A quanto ammontano le sanzioni

Gli internet provider che non ottemperino all’ordine di inibizione all’accesso dei siti individuati dalla Direzione centrale per i servizi antidroga entro i sette giorni dalla notificazione prescritti dall’articolo 13 del Decreto-legge 130 del 2020 incorreranno in una sanzione amministrativa pecuniaria da euro 50.000 a euro 250.000. E’ previsto che detta sanzione non si applichi se il fatto costituisce reato, ad esempio concorso nell’attività illecita svolta da sito di cui viene ordinato l’oscuramento.

L’accertamento della violazione amministrativa conseguente alla mancata ottemperanza alla prescrizione di inibizione di accesso ai siti è di competenza dell’Organo del Ministero dell’interno per la sicurezza delle telecomunicazioni, mentre saranno gli Ispettorati territoriali del Ministero dello sviluppo economico ad irrogare materialmente la sanzione. Per rendere le sanzioni amministrative pecuniarie effettivamente rilevanti per i fornitori di connettività alla rete internet, è espressamente esclusa la possibilità di chiedere il pagamento in misura ridotta previsto dall’articolo 16, della legge 24 novembre 1981, n. 689.

Le somme derivanti dalle sanzioni amministrative eventualmente comminate e riscosse saranno destinate al finanziamento delle spese connesse all’acquisizione dei beni e servizi necessari per lo svolgimento delle attività di indagine e monitoraggio del dark web.

Aver previsto sanzioni “esemplari” e, contemporaneamente, incentivare gli organismi di controllo ad essere efficaci nella propria attività ispettiva può determinare diverse conseguenze:

  • In primo luogo, il deterrente della sanzione amministrativa è un mezzo serio per far attivare gli ISP nei tempi e nei modi previsti dalla legge.
  • In secondo luogo, può determinare un eccesso di formalismo nelle contestazioni, che si può registrare nei casi in cui la P.A. accertatrice è anche “beneficiaria” delle somme incassate con le sanzioni irrogate.

L’effetto finale, in ogni caso, sarà una compliance rafforzata, sul punto, per gli internet provider.

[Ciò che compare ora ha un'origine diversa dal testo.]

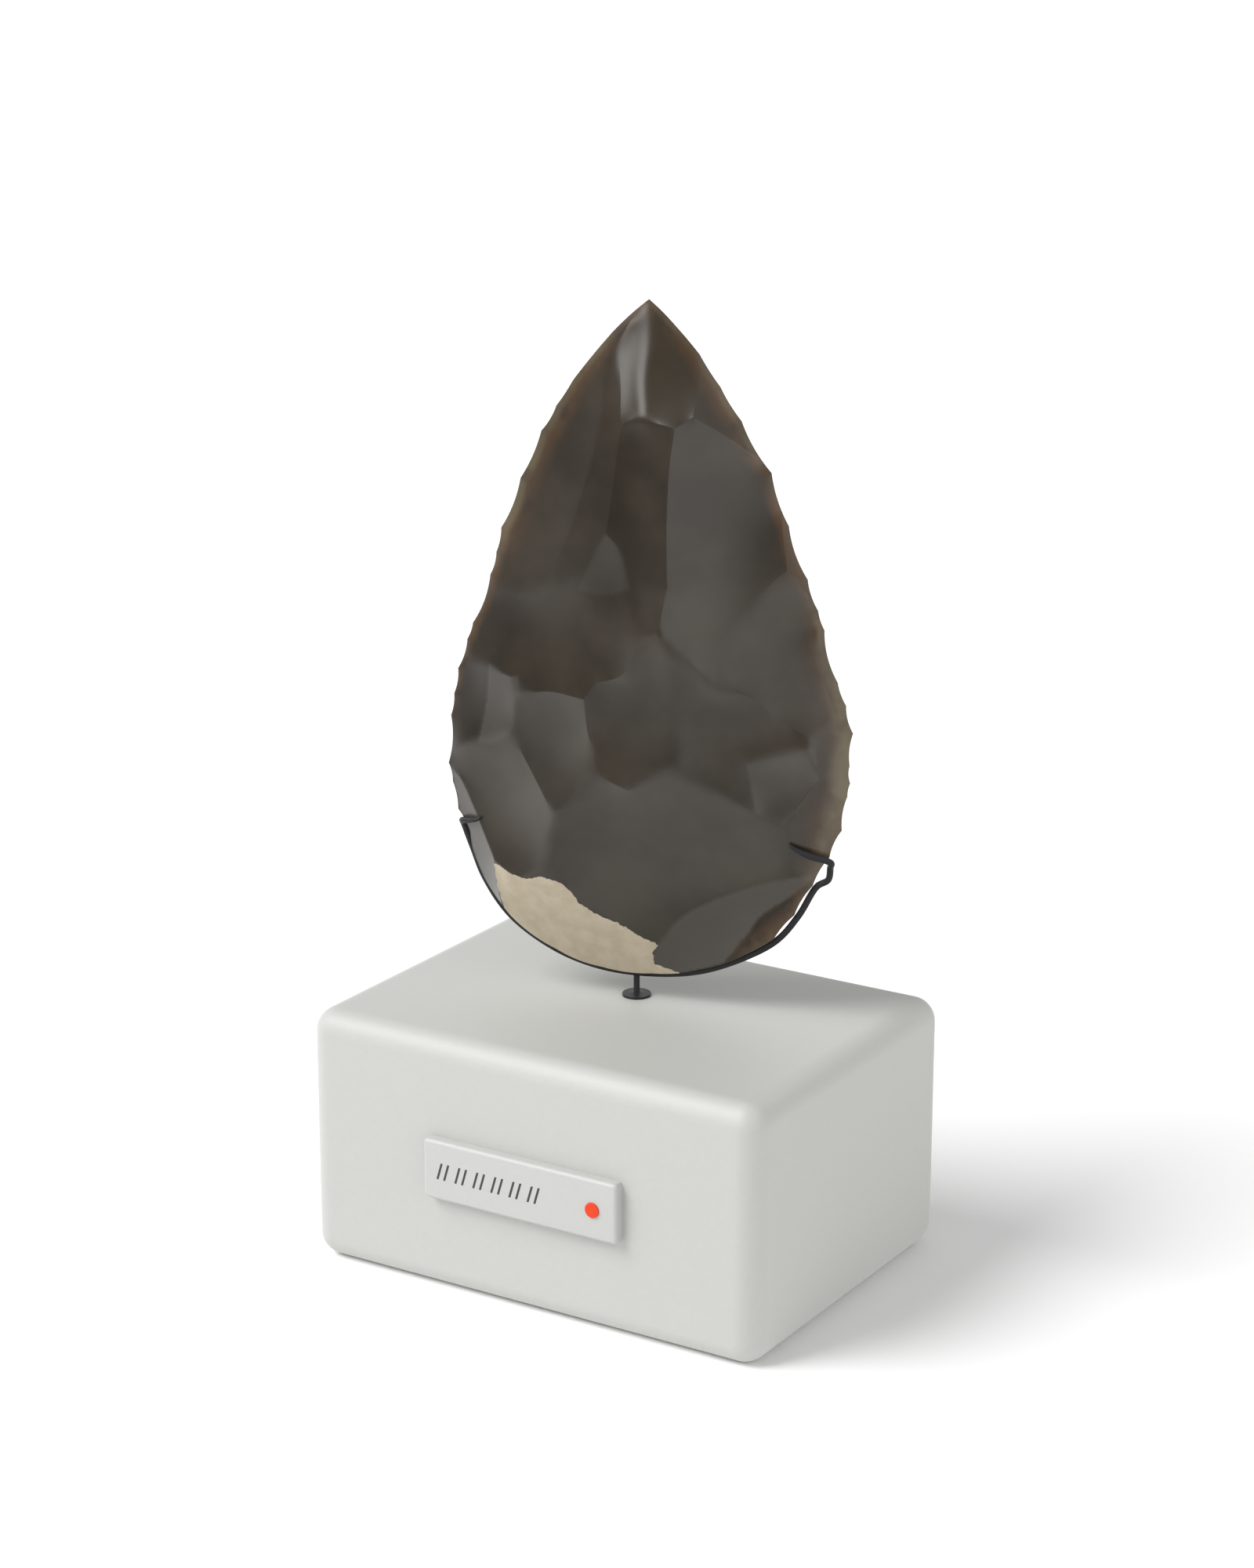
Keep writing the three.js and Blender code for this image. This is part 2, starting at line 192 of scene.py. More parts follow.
def smooth_curve(points: np.ndarray, samples: int) -> np.ndarray:
    """A centripetal Catmull-Rom curve through points, as evenly spaced samples.

    Args:
        points: the points that the curve passes through, one row each.
        samples: how many stretches the result has.

    Returns:
        The samples, one more than the stretches.
    """
    padded = np.vstack([2 * points[0] - points[1], points, 2 * points[-1] - points[-2]])
    share = np.linspace(0, 1, 40)[:, None]
    dense = []
    for p0, p1, p2, p3 in zip(padded, padded[1:], padded[2:], padded[3:]):
        d0, d1, d2 = (math.sqrt(np.linalg.norm(b - a)) for a, b in ((p0, p1), (p1, p2), (p2, p3)))
        t1 = ((p1 - p0) / d0 - (p2 - p0) / (d0 + d1) + (p2 - p1) / d1) * d1
        t2 = ((p2 - p1) / d1 - (p3 - p1) / (d1 + d2) + (p3 - p2) / d2) * d1
        a, b = 2 * p1 - 2 * p2 + t1 + t2, -3 * p1 + 3 * p2 - 2 * t1 - t2
        dense.append(((a * share + b) * share + t1) * share + p1)
    line = np.vstack(dense)
    reached = travelled(line)
    wanted = np.linspace(0, reached[-1], samples + 1)
    return np.stack([np.interp(wanted, reached, line[:, axis]) for axis in range(3)], 1)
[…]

Stupefacenti, un mercato dinamico

Il testo del decreto, sin dalle prime bozze, è stato criticato perché prevede l’impiego di procedure già impostate nel 1998 e, quindi, obsolete. Per quanto datate, tuttavia, non si può dire che le misure previste dalla legge 3 agosto 1998, n. 269 non siano efficaci; si può quindi dire che, semmai, il decreto pone un rimedio tardivo ad una situazione di fatto già consolidata nel tempo in via di fatto.

In altre parole, non si tratta né di uno strumento normativo o tecnico inidoneo perché obsoleto, né di una scelta al ribasso: si può dire, piuttosto e con ragionevole certezza, che la previsione dell’ottobre 2020 poteva essere adottata già anni fa. Il mercato delle sostanze stupefacenti è, per sua natura, estremamente dinamico e caratterizzato, da quando vengono utilizzati i telefoni, dal primo, rudimentale, strumento di crittografia che si conosca: il linguaggio cosiddetto “criptico”, ossia quello in cui si usano metafore per comunicare all’interlocutore, luoghi, quantità, prezzi et similia della “transazione”. E’ quindi del tutto evidente che “le piazze di spaccio virtuali”, contro cui è stato posto questo presidio, si evolveranno di conseguenza.